Another way to verify the partition ranges!

Select $partition.PF_DOB_Range(DateOfBirth) As 'Partition Number', count(*) As 'Rows' From dbo.EmpDetails Group by $partition.PF_DOB_Range(DateOfBirth) Order by 'Partition Number'

Or

Select EmpID,EmpName, Salary, $partition.PF_DOB_Range(DateOfBirth) AS 'Partition Number' From dbo.EmpDetails Order by 'Partition Number', EmpID

v) To display the list of filegroups in a database and to know which FileGroup is the default.
Select * from sys.filegroups


I strongly suggest you to read this MSDN article without fail.

Technorati tags:

3 comments:

Anonymous said...

Great Information Vadivel!

I am working with an existing database with large tables and have been searching on the best method of partitioning an exisiting table full of data. I have yet to find info with regards to either altering the table or if you need to create a temp table to load the data, drop existing table, create a new partitioned table and then reload the data.

I guess i'm not sure if i'm missing anything and am just making things more difficult.

Anyways, any advise you can provde would be greatly appreciated.

Thanks

Vadivel said...

Thanks!

Just a thought regarding your problem:

1. Create an empty table of similar schema and on the same file group

2. Load data to this new table
3. Use 'Split Partition' to create a new partition
4. Use 'Switch To' to push records from the new table to the new partition.

Hope this helps!

Anonymous said...

Your split partitioning example has helped me alot.

There is one problem that I was wondering about.

I'm using a modified version of table partitionig where there will no sliding window or merging of partitions. We just keep adding on partitions and file groups based on a monthly date range.

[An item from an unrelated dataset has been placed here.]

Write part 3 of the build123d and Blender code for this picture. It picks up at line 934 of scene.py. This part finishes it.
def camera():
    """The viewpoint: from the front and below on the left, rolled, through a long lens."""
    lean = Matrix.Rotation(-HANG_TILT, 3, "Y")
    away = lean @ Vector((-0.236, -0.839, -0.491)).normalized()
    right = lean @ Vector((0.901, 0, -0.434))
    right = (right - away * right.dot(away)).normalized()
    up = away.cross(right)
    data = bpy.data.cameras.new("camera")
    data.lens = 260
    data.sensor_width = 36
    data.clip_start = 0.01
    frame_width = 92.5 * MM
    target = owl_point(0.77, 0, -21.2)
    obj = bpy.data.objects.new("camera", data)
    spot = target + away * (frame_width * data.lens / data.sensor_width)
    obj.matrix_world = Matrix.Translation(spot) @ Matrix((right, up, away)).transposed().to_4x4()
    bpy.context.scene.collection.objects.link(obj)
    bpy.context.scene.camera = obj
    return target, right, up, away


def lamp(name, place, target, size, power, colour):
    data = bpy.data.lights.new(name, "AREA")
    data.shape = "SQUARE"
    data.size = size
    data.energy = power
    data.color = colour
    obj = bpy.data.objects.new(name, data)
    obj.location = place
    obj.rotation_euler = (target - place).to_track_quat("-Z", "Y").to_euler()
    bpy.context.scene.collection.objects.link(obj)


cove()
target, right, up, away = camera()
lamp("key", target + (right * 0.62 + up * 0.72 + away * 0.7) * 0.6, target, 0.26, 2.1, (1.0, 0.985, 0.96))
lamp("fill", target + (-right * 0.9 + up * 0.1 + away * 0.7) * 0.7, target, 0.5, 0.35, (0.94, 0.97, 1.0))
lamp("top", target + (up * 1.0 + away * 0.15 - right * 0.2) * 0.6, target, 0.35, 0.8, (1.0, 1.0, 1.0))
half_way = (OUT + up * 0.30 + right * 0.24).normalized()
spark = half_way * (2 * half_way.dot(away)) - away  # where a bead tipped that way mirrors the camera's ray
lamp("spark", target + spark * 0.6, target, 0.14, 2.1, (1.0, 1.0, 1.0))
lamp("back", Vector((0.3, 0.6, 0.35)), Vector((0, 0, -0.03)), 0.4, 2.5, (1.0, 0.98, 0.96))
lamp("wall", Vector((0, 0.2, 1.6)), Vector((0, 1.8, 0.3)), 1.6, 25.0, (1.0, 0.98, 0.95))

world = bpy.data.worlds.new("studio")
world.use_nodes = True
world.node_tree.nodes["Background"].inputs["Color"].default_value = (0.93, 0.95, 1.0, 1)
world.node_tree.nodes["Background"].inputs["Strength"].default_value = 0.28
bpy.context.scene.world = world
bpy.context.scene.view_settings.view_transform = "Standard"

With that said I'm a junior programmer, and I have just modified your code a bit to use montly ranges instead of quaterly ranges.(partitioning on a montly basis)

All worked fine until I used the Split Range function. What it did was move the next month of data into PRIMARY TABLE, instead of the FileGroup specified.

Any help would be greatly appreciated.